From September 26th to October 6th Edible Manhattan, Edible East End and Edible Brooklyn — in conjunction with Edibles statewide and GrowNYC — present Eat Drink Local week, our celebration of the local food chain through heirloom vegetable auctions, wine tastings, DIY challenges, lectures, garden tours, farm to table dinners and countless other events. Over the next few weeks we’re highlighting a few of the restaurants, wine shops and wineries, breweries and beer bars, farms and food artisans and cultural institutions that the week is meant to celebrate.
The Urban Farm Animal:
City chickens.

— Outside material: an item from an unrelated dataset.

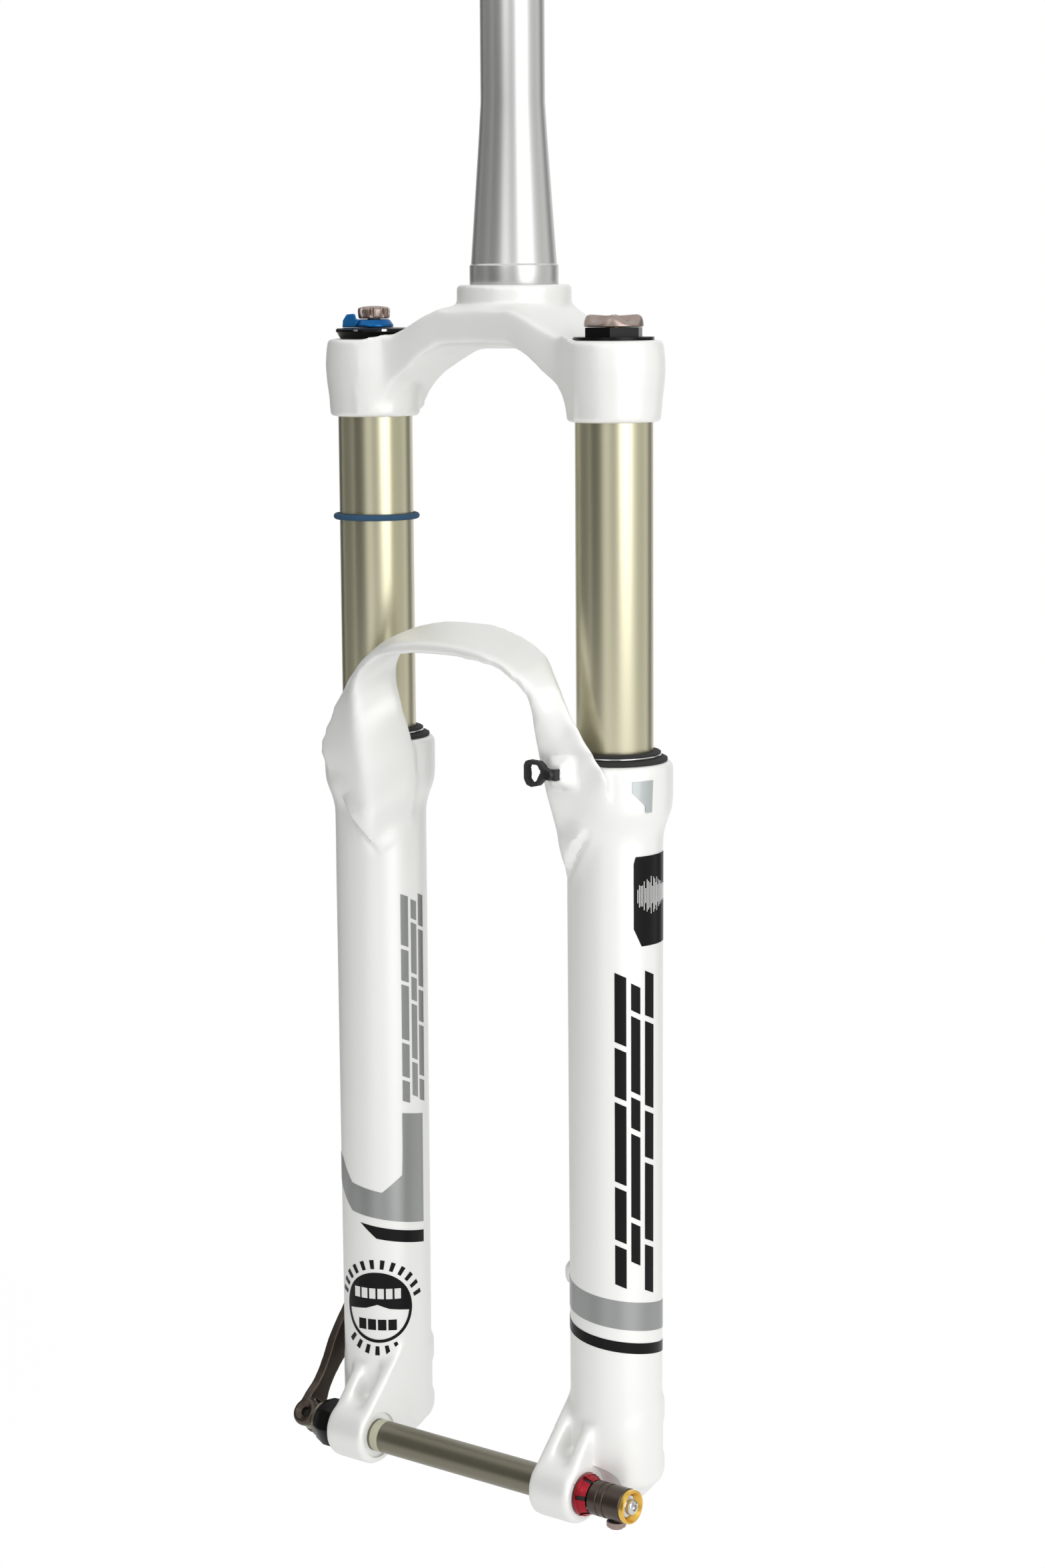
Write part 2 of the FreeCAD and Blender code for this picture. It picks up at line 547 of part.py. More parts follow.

Yep, you can legally keep female birdies (no roosters!) as both beloved pets and producers of extra-fresh eggs right in your city backyard or on your rooftop terrace, landlord willing, usually in hand-built coops. Or also your community garden or business rooftop, such as in the case of Red Hook’s Sixpoint Brewery and Greenpoint’s Eagle Street Rooftop Farm.
What They Do:
They lay eggs! One a day, usually, and they taste great. Backyard chickens also peck around, eating the insects in your yard and most of your veggie table scraps. According to Saskia Cornes’ Edible Brooklyn article on city chickens — it’s called Room with a Coo: “Each chicken can divert 84 pounds from the waste stream every year. If just 10 percent of the 930,000 New Yorkers with access to backyards kept three chickens (the minimum suggested flock size) for a year, that works out to almost 12 tons of organic waste that went from landfill to lunch, with the capacity to save the city over $11 million.” She adds: “You’re also cutting down on the greenhouse emissions associated with refrigerated transit and storage, especially when you take into account that a fresh, unwashed egg can sit safely on your counter for days.”
Why We Love Them:
Chickens do require plenty of work — you have to wake up to feed them, clean their crap, and let them out, just like any other pet, but the rewards your efforts are some of the best eggs you’ll eat. These ladies are also beautiful — so many colors and kinds, from Rhode Island Reds to Araucanas — and affectionate, too. Plus, Chickens mainly eat table scraps (they love leafy carrot tops) and thus are walking, bawking little composters: Consider their poo as incredible soil so rich you can practically sell it to gardening neighbors.